Probably best-known is John’s great-uncle C K Scott Moncrieff, about whose life the Branch heard in December 2019 from his biographer, John’s cousin Jean Findlay. Charles Kenneth translated the seven volumes of Proust, also tackling those of Luigi Pirandello and Stendhal. In a short, but industrious, life he also served as a British spy in Mussolini’s Italy. John is proud to wear his ring today.

In addition to heavyweight literature, miscellaneous items in the family collection of documents include a photograph of a very young John held by Charles Laughton, and a letter from Robert Louis Stevenson to his maternal grandmother, rebuking her for describing Scotland as North Britain on her headed notepaper. She was a Murray, with whom Noel Coward was reported to have had a fling, and nursed John’s grandfather back to health from wounds suffered at Gallipoli.  Down the generations, a pattern emerged of heirs to the material not wanting anything to do with curating it, while expecting instant access when there was something of interest. John’s father, who was very laid back about it all, nevertheless demanded (what he himself never did) that John should pledge to read all seven volumes of the Proust. A much-travelled but dull volume by George Scott Moncrieff about Edinburgh was added to the Archive by way of Edinburgh and back via Cape Town, Kenya and a church fete in Kent. John, though, was left feeling that he owes it to his ancestors to make an effort, and lockdown seemed to provide an opportunity to do better than catch up on boxsets of The West Wing!

Women featured too, Joanna Scott Moncrieff becoming in 1946 the first Editor of Woman’s Hour on the BBC Light Programme – she was a friend of Joyce Grenfell. Then there was David, who wore a monocle by which he said John would know him when they had their one and only meeting at the Oyster Bar of the Café Royal – known as Bunty, he specialised in converting hearses into “horseless carriages”. It was admiration for Admiral Sir Alan Scott Moncrieff that caused two Royal Navy proteges of his to change their surnames to his, bringing their children also – a woman once told John that she was a Scott Moncrieff but did not know why, to which he was able to supply the answer. A shareholder of the Tennent’s Lager brewery seemed rather perversely to deprive her inheritors when she left a fifth of her wealth to the fiercely anti-alcohol Moral Rearmament movement. Two artists in the family included a creator of stained-glass windows in country churches, many dedicated to the victims of the First World War, which also took its toll in that his grandmother was the only one of nine sisters who got married. John’s maternal grandfather told great stories about a tinker woman in the baggage train of Bonny Prince Charlie and about smuggling in North-East Scotland, while his other one, who died at his own hand in 1920, had sent letters home from Cyprus where he served as a vet, an occupation very untypical of the family. His son, John’s father, played with a little boy who would grow up to become known to the World as Archbishop Makarios.

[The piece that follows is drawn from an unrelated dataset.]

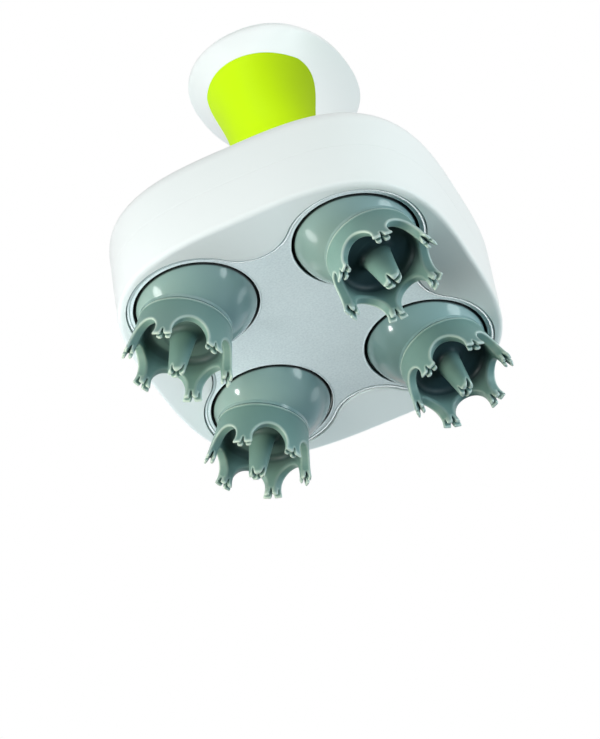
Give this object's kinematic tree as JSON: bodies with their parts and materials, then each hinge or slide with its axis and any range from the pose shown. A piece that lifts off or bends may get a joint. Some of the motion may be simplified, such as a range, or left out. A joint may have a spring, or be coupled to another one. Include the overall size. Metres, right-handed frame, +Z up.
{
  "type": "electric scalp massager",
  "caption": "Hand-held electric scalp massager: a rounded square body on turning claw heads, under a mushroom handle with a lime grip.",
  "frame": {"origin": "middle of the body on the plane that the lowest finger tips stand on", "axes": "+Z up along the handle, -Y towards the lime grip (the front), +X to the right seen from the front"},
  "size_m": [0.1116, 0.1116, 0.1536],
  "materials": {
    "shell_white": "satin white",
    "plate_grey": "fine-grained pale grey",
    "lime_grip": "satin lime green",
    "bell_sage": "gloss sage grey",
    "claw_silicone": "matte sage silicone",
    "gear_nylon": "natural nylon",
    "frame_plastic": "dark grey",
    "steel": "bright",
    "brass": "machined",
    "seal_rubber": "black",
    "board": "solder mask green",
    "cell_wrap": "blue shrink wrap",
    "light_lens": "milky"
  },
  "bodies": {
    "casing": {"lower_housing": "shell_white", "face_plate": "plate_grey", "body_gasket": "seal_rubber", "upper_housing": "shell_white", "handle_shell": "shell_white", "front_grip": "lime_grip", "gearbox_base_plate": "frame_plastic", "gearbox_top_plate": "frame_plastic", "shaft_bush_back_right": "brass", "shaft_bush_back_left": "brass", "shaft_bush_front_left": "brass", "shaft_bush_front_right": "brass", "shaft_seal_back_right": "seal_rubber", "shaft_seal_back_left": "seal_rubber", "shaft_seal_front_left": "seal_rubber", "shaft_seal_front_right": "seal_rubber", "gear_axle_right": "steel", "gear_axle_left": "steel", "motor_gearhead": "steel", "motor_can": "steel", "battery_cradle": "frame_plastic", "battery_cell": "cell_wrap", "housing_screw_right": "steel", "housing_screw_back": "steel", "housing_screw_left": "steel", "housing_screw_front": "steel", "handle_screw_back_right": "steel", "handle_screw_back_left": "steel", "handle_screw_front_left": "steel", "handle_screw_front_right": "steel", "motor_screw_back": "steel", "motor_screw_front": "steel", "top_cover": "shell_white", "light_ring": "light_lens", "tact_switch": "frame_plastic", "control_board": "board", "board_screw_back": "steel", "board_screw_front": "steel", "charging_socket": "frame_plastic"},
    "head_front_right": {"bell_front_right": "bell_sage", "claw_front_right": "claw_silicone", "head_shaft_front_right": "steel", "head_gear_front_right": "gear_nylon"},
    "head_front_left": {"bell_front_left": "bell_sage", "claw_front_left": "claw_silicone", "head_shaft_front_left": "steel", "head_gear_front_left": "gear_nylon"},
    "head_back_left": {"bell_back_left": "bell_sage", "claw_back_left": "claw_silicone", "head_shaft_back_left": "steel", "head_gear_back_left": "gear_nylon"},
    "head_back_right": {"bell_back_right": "bell_sage", "claw_back_right": "claw_silicone", "head_shaft_back_right": "steel", "head_gear_back_right": "gear_nylon"},
    "left_gear": {"left_centre_gear": "gear_nylon"},
    "right_gear": {"right_centre_gear": "gear_nylon"},
    "pinion": {"drive_pinion": "brass"},
    "button": {"power_button": "shell_white", "switch_plunger": "seal_rubber"}
  },
  "joints": [
    {"name": "front_right_head_turn", "type": "hinge", "parent": "casing", "child": "head_front_right", "pos_m": [0.0275, -0.0275, 0.036], "axis": [0, 0, 1], "continuous": true},
    {"name": "front_left_head_turn", "type": "hinge", "parent": "casing", "child": "head_front_left", "pos_m": [-0.0275, -0.0275, 0.036], "axis": [0, 0, 1], "continuous": true},
    {"name": "back_left_head_turn", "type": "hinge", "parent": "casing", "child": "head_back_left", "pos_m": [-0.0275, 0.0275, 0.036], "axis": [0, 0, 1], "continuous": true},
    {"name": "back_right_head_turn", "type": "hinge", "parent": "casing", "child": "head_back_right", "pos_m": [0.0275, 0.0275, 0.036], "axis": [0, 0, 1], "continuous": true},
    {"name": "left_gear_turn", "type": "hinge", "parent": "casing", "child": "left_gear", "pos_m": [-0.01425, 0, 0.036], "axis": [0, 0, 1], "continuous": true},
    {"name": "right_gear_turn", "type": "hinge", "parent": "casing", "child": "right_gear", "pos_m": [0.01425, 0, 0.036], "axis": [0, 0, 1], "continuous": true},
    {"name": "pinion_turn", "type": "hinge", "parent": "casing", "child": "pinion", "pos_m": [0, 0, 0.036], "axis": [0, 0, 1], "continuous": true},
    {"name": "power_button_press", "type": "slide", "parent": "casing", "child": "button", "axis": [0, 0.1908, -0.9816], "range_m": [0, 0.0008], "stiffness_N_per_m": 1500, "springref_m": -0.0004}
  ],
  "couplings": [
    {"joint": "back_left_head_turn", "follows": "front_left_head_turn", "ratio": 1},
    {"joint": "front_right_head_turn", "follows": "front_left_head_turn", "ratio": -1},
    {"joint": "back_right_head_turn", "follows": "front_left_head_turn", "ratio": -1},
    {"joint": "left_gear_turn", "follows": "front_left_head_turn", "ratio": -1.1429},
    {"joint": "right_gear_turn", "follows": "front_left_head_turn", "ratio": 1.1429},
    {"joint": "pinion_turn", "follows": "front_left_head_turn", "ratio": -2.7429}
  ]
}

John’s long-suffering wife has learned to put up with a vast horde of diaries, letters and books which their daughter suggests should be buried in the garden. To the accumulation of scrapbooks, he has added his own, recording his observations of Edinburgh and, in particular, of Hibernian FC.  He was taken to Easter Road for the first time by his father on 6 April 1964, when they saw Airdrie defeated 2-1. To this day, John respects the commentators’ skills in having to cope with players of the same name, as with an Arbroath-Hamilton game where two of the eponymous team and no less than three from the other side were all called Hamilton! However, his love of football cannot be as great as that of the Theatre, of which he has three times as many programmes, starting with those of pantomimes that he attended as a child. How he now regrets that he did not take up an offer of playing an extra for ten days during the shooting of Chariots of Fire at St Andrews and in Edinburgh. It won an Oscar as “Best Film”!

Thus, without always knowing why, John has made his own significant contribution to the accrual of material already gifted, inherited or otherwise acquired from previous generations and carrying with it the duty to read Proust, reread Buchan and the rest before passing everything on to his executor. If he has thirty years of reasonable health left in him, he might just achieve it!  There was almost a sense of relief to discover that a notebook headed “Unimplemented Obligations” supposedly kept by Walter Scott’s lawyer was found to be devoid of any content! Authors seem to abound wherever he has been, as with on the Inner Hebridean island of Soay, which boasted three among its resident population of ten – naturalists Gavin Maxwell and Tex Geddes and writer Lilian Beckwith, whose dislike of Tex prompted her to attack him with a pitchfork and pepperpot, prompting the Police’s only visit, after which they charged her with a new crime of Assault by Implement and Condiment.

Soren Kierkegaard said that Life can only be understood backwards, but it must be lived forwards. While not entirely true, bringing children into the World certainly helps move the story along.

His interest in Theatre being a practical outlet, John will be directing “The Importance of Being Earnest” - which incidentally features an Algernon Moncrieff - at the Church Hill Theatre from 4 to 7 May 2022. Performers and Audiences need to be cheered up!